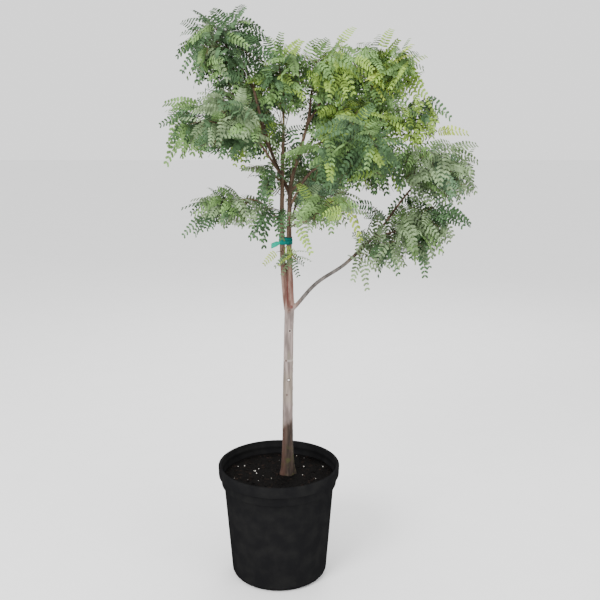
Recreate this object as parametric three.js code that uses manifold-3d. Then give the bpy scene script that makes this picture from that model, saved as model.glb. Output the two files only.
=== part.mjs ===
// A potted tamarind tree: nursery pot, soil, one clear trunk, a fork and an open, feathery crown.
// Millimetres. The origin is the centre of the pot's underside, +Z is up, +X is to the right and
// -Y is towards the viewer.
import * as THREE from "three";
import { mergeVertices } from "three/addons/utils/BufferGeometryUtils.js";
import Module from "manifold-3d";

const wasm = await Module();
wasm.setup();

// Driving dimensions of the pot
const POT = {
  rimRadius: 177.5,
  height: 341,
  lipHeight: 32,
  lipInnerRadius: 168,
  lipRounding: 3,
  collarHeight: 30,
  collarRadius: 168.5,
  collarSlope: 3,
  shoulderRadius: 161,
  footRadius: 141,
  footRounding: 17,
  wall: 4,
  floor: 5,
  sides: 32,
};

// Driving dimensions of the soil, which fills the pot to a little below its lip
const SOIL = { edgeDepth: 38, mound: 7, flatRadius: 40, sideGap: 0.4, footInset: 2 };
const SOIL_EDGE = POT.height - SOIL.edgeDepth;
const SOIL_TOP = SOIL_EDGE + SOIL.mound;

// The clear distance between two pieces that meet
const GAP = 0.3;

// Root flare at the ground and the swelling under the fork, both added to the trunk's own taper
const FLARE = { radius: 8, height: 34 };
const FORK = { z: 806, swell: 1.2, height: 50 };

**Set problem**
Include the first line, the line containing "const GAP = 0.3;", and every line between them, copied exactly from the material above; output no other line.

**Answer to the problem**
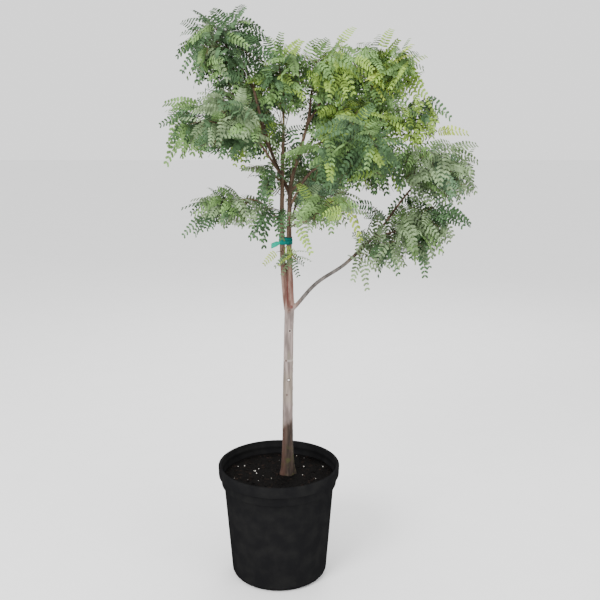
Recreate this object as parametric three.js code that uses manifold-3d. Then give the bpy scene script that makes this picture from that model, saved as model.glb. Output the two files only.
=== part.mjs ===
// A potted tamarind tree: nursery pot, soil, one clear trunk, a fork and an open, feathery crown.
// Millimetres. The origin is the centre of the pot's underside, +Z is up, +X is to the right and
// -Y is towards the viewer.
import * as THREE from "three";
import { mergeVertices } from "three/addons/utils/BufferGeometryUtils.js";
import Module from "manifold-3d";

const wasm = await Module();
wasm.setup();

// Driving dimensions of the pot
const POT = {
  rimRadius: 177.5,
  height: 341,
  lipHeight: 32,
  lipInnerRadius: 168,
  lipRounding: 3,
  collarHeight: 30,
  collarRadius: 168.5,
  collarSlope: 3,
  shoulderRadius: 161,
  footRadius: 141,
  footRounding: 17,
  wall: 4,
  floor: 5,
  sides: 32,
};

// Driving dimensions of the soil, which fills the pot to a little below its lip
const SOIL = { edgeDepth: 38, mound: 7, flatRadius: 40, sideGap: 0.4, footInset: 2 };
const SOIL_EDGE = POT.height - SOIL.edgeDepth;
const SOIL_TOP = SOIL_EDGE + SOIL.mound;

// The clear distance between two pieces that meet
const GAP = 0.3;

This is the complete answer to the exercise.